A significant portion of the Company’s business is conducted through merchant alliances between the Company and financial institutions. To the extent the Company maintains a controlling financial interest in an alliance, the alliance’s financial statements are consolidated with those of the Company and the related processing fees are treated as an intercompany transaction and eliminated in consolidation. To the extent the Company has significant influence but not control in an alliance, the Company uses the equity method of accounting to account for its investment in the alliance. As a result, the Company’s consolidated revenues include processing fees, administrative service fees, and other fees charged to merchant alliances accounted for under the equity method. Such fees totaled $41 million and $87 million for the three and six months ended June 30, 2020, respectively. No directors or officers of the Company have ownership interests in any of the alliances. The formation of each of these alliances generally involves the Company and the bank contributing contractual merchant relationships to the alliance and a cash payment from one owner to the other to achieve the desired ownership percentage for each. The Company and the bank enter into a long-term processing service agreement as part of the negotiation process. This agreement governs the Company’s provision of transaction processing services to the alliance. The Company had $37 million and $35 million of amounts due from unconsolidated merchant alliances included within trade accounts receivable, net in the Company’s consolidated balance sheets at June 30, 2020 and December 31, 2019, respectively.

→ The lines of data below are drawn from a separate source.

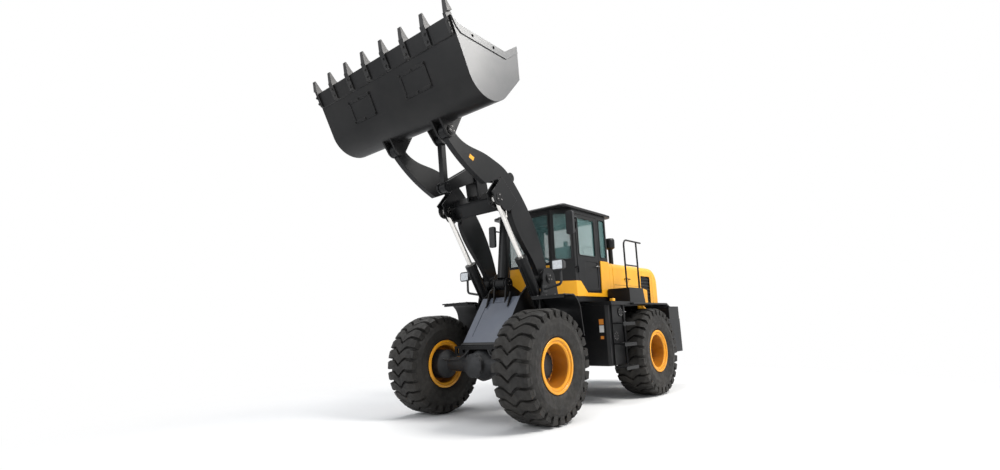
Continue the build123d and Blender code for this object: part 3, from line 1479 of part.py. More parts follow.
# Mirrors on bent arms from the front pillars, then the beacon and the rear work lamps
mirror_x = cab_half_width + 90
mirror_y = pivot_y - 335.0
mirror_arm_z = 3130.0
with BuildPart() as mirrors:
    for side in (1, -1):
        root_y = pivot_y + cab_chamfer[1] + 30
        with BuildLine() as mirror_arm:
            FilletPolyline(
                (side * cab_half_width, root_y, mirror_arm_z),
                (side * mirror_x, root_y, mirror_arm_z),
                (side * mirror_x, mirror_y + 20, mirror_arm_z),
                radius=60,
            )
        with BuildSketch(Plane(origin=mirror_arm.line @ 0, z_dir=mirror_arm.line % 0)) as tube:
            Circle(14)
        sweep(tube.sketch, path=mirror_arm.line)
        with BuildSketch(Plane.XZ.offset(-mirror_y - 30)) as mirror_shell:
            with Locations((side * mirror_x, 3010)):
                RectangleRounded(140, 400, 35)
        extrude(mirror_shell.sketch, amount=55)
save(mirrors.part, "mirrors")
roof_top_z = cab_top_z + roof_thickness
with BuildPart() as roof_lamps:
    round_z(420, pivot_y + 250, 46, roof_top_z, roof_top_z + 25)
    round_z(420, pivot_y + 250, 38, roof_top_z + 25, roof_top_z + 105)
    for side in (1, -1):
        low, high = spans(side, 540, 680)
        block(low, high, pivot_y + 1130, pivot_y + 1200, cab_top_z - 115, cab_top_z - 25)
        low, high = spans(side, 600, 620)
        block(low, high, pivot_y + 1150, pivot_y + 1180, cab_top_z - 30, cab_top_z)
save(roof_lamps.part, "roof_lamps")
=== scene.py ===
import json
import math

import bmesh
import bpy
from mathutils import Matrix, Vector

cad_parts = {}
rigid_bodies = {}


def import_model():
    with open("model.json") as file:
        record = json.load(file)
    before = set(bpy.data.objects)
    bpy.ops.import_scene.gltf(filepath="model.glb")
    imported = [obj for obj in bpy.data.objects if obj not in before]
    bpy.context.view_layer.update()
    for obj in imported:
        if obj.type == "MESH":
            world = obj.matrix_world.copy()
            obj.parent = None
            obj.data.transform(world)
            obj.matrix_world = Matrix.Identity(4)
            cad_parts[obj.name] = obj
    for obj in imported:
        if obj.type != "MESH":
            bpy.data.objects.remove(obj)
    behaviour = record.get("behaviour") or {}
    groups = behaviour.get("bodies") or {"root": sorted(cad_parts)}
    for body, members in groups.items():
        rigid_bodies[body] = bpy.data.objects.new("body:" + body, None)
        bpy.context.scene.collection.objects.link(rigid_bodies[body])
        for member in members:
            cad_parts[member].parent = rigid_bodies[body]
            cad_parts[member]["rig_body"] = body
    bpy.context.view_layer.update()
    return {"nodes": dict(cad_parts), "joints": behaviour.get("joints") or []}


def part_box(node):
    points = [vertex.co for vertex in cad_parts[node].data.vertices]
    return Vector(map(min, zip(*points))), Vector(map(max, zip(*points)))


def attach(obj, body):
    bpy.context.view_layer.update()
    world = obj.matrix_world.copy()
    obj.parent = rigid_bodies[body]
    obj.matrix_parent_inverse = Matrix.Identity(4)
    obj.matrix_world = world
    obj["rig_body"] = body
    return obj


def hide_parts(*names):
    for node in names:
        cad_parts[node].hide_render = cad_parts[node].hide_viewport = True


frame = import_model()

# A wheel loader with its boom raised. Metres: +X is the machine's left, -Y is forward, +Z is up.
joints = {joint["name"]: joint for joint in frame["joints"]}


def pin(joint_name):
    """The centre of a joint's pin, in the middle of the machine."""
    return Vector(joints[joint_name]["pos_m"])


def half_size(node, axis):
    """Half of a CAD node's size along an axis."""
    low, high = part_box(node)
    return (high[axis] - low[axis]) / 2


pivot = pin("articulation")
boom_pin = pin("boom_lift")
bucket_pin = pin("bucket_tilt")
wheel_centres = {
    corner: pin(f"wheel_spin_{corner}") for corner in ("front_left", "front_right", "rear_left", "rear_right")
}
front_y = wheel_centres["front_left"].y
tyre_radius = wheel_centres["front_left"].z
boom_line = bucket_pin - boom_pin
boom_angle = math.atan2(boom_line.z, -boom_line.y)


def boom_at(along, out, x=0.0):
    """A point of the boom: along it from the frame pin, and out square to it."""
    return Vector((
        x,
        boom_pin.y - along * math.cos(boom_angle) + out * math.sin(boom_angle),
        boom_pin.z + along * math.sin(boom_angle) + out * math.cos(boom_angle),
    ))


lip_spot = (0.800, 0.970)
lip_way = (0.43616, 0.89987)


def lip_at(along, out, x=0.0):
    """A point past the bucket's lip, and out from the shell's outer face."""
    ahead_by = lip_spot[0] + along * lip_way[0] + out * lip_way[1]
    above_by = lip_spot[1] + along * lip_way[1] - out * lip_way[0]
    return Vector((x, bucket_pin.y - ahead_by, bucket_pin.z + above_by))


def behind(distance, height, x=0.0):
    """A point this far behind the articulation pivot."""
    return Vector((x, pivot.y + distance, height))


def both_sides(low, high):
    """A box's two corners on the left side, and those of the same box on the right."""
    return [(low, high), ((-high[0], *low[1:]), (-low[0], *high[1:]))]


# Node helpers
def feed(tree, node, inputs):
    """Fills a node's inputs: a socket is linked, and anything else is set as the value."""
    for label, value in inputs.items():
        if isinstance(value, bpy.types.NodeSocket):
            tree.links.new(value, node.inputs[label])
        else:
            node.inputs[label].default_value = value
    return node


def add(tree, kind, inputs):
    return feed(tree, tree.nodes.new(kind), inputs)


def math_node(tree, operation, *values, clamp=False):
    """A Math node whose inputs are sockets or plain numbers."""
    node = add(tree, "ShaderNodeMath", dict(enumerate(values)))
    node.operation = operation
    node.use_clamp = clamp
    return node.outputs[0]


def object_place(tree):
    return tree.nodes.new("ShaderNodeTexCoord").outputs["Object"]


def noise(tree, scale, detail=3.0, roughness=0.55):
    """A Noise texture on object coordinates."""
    inputs = {"Vector": object_place(tree), "Scale": scale, "Detail": detail, "Roughness": roughness}
    return add(tree, "ShaderNodeTexNoise", inputs).outputs["Fac"]


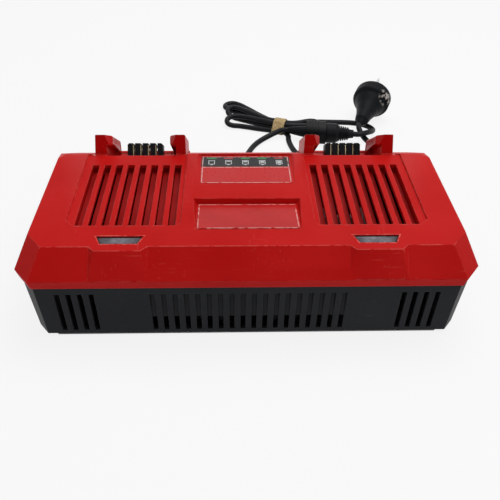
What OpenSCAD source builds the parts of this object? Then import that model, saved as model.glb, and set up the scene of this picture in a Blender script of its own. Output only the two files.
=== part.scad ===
/* [Housing] */
// Width across the widest rim of the cover
rim_w = 330; // [322:1:350]
// Depth across the widest rim of the cover
rim_d = 192; // [188:1:200]
// Height of the base from its underside to the seam
base_h = 50.5; // [48:0.5:56]
// Height of the upright band of the cover above the seam
band_h = 7.5; // [6.5:0.5:9]
// Rise of the sloped faces from the rim to the flat top
slope_h = 19.5; // [18:0.5:22]
// Inward run of the side slopes
side_run = 9.2; // [7:0.2:11]
// Inward run of the back slope
back_run = 14.9; // [12:0.2:16]
// Inward run of the front slope, below the battery bays
front_run = 50; // [48:0.5:52]
// How far the band draws in from the rim down to the seam
band_draw = 2; // [1:0.25:2.5]
// Step from the rim in to the top edge of the base
base_step = 3.5; // [3:0.25:4]
// Draw of the base walls from the seam down to the underside
base_draw = 4; // [2:0.5:5]
// Corner cut along the width of the rim
corner_x = 11.8; // [9:0.2:14]
// Corner cut along the depth of the rim
corner_y = 14.6; // [11:0.2:17]
// Inward run of the two back corner facets
back_corner_run = 16.8; // [14:0.2:19]
// Inward run of the two front corner facets
front_corner_run = 33.5; // [30:0.5:36]
// Wall thickness of cover and base
wall = 3; // [2.6:0.1:3.2]
// Thickness of the base floor
floor_t = 2.6; // [2.2:0.1:3.2]
// Chamfer round the bottom edge of the base
foot_chamfer = 1.5; // [0.5:0.25:2]
// Height of the tongue that locates the cover on the base
tongue_h = 2.5; // [1.5:0.5:4]

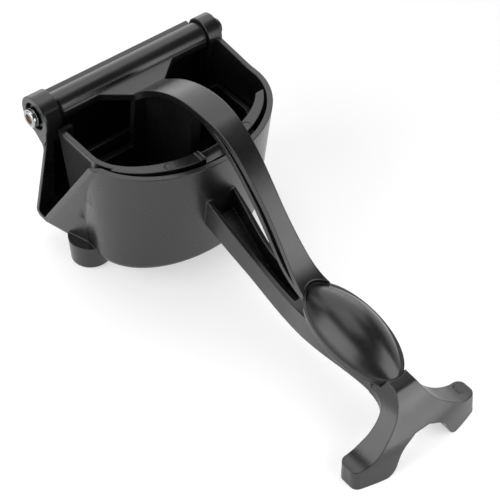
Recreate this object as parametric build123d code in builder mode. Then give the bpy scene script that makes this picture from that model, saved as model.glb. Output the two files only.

In 2019, the Company and Bank of America announced the anticipated dissolution of the Banc of America Merchant Services joint venture (“BAMS”), which subsequently dissolved effective July 1, 2020. As of June 30, 2020, the Company owned 51% of BAMS and BAMS’ financial results were consolidated into the Company’s financial statements. Upon dissolution, the joint venture transferred a proportionate share of value, including the client contracts, to each party via an agreed upon contractual separation. The Company received a 51% share of the joint venture’s value and Bank of America received a 49% share of the value. The transfer of value to Bank of America will be accounted for as a distribution of nonmonetary assets at fair value and is not expected to result in the recognition of a material gain or loss. In addition, the Company will continue providing merchant processing and related services to former BAMS clients allocated to Bank of America, at BAMS pricing, through June 2023. The Company will provide processing and other support services to new Bank of America merchant clients pursuant to a five-year agreement which, after June 2023, will also apply to the former BAMS clients allocated to Bank of America.
Joint Venture Transition Services Agreements
Pursuant to certain transition services agreements, the Company provides, at fair value, various administration, business process outsourcing, and technical and data center related services for defined periods to the Lending Joint Ventures and Investment Services business (see Note 4). Amounts transacted through these agreements totaled $16 million and $9 million during the three months ended June 30, 2020 and 2019, respectively, and $27 million and $18 million for the six months ended June 30, 2020 and 2019, respectively, and were primarily recognized as processing and services revenue in the Company’s consolidated statements of income.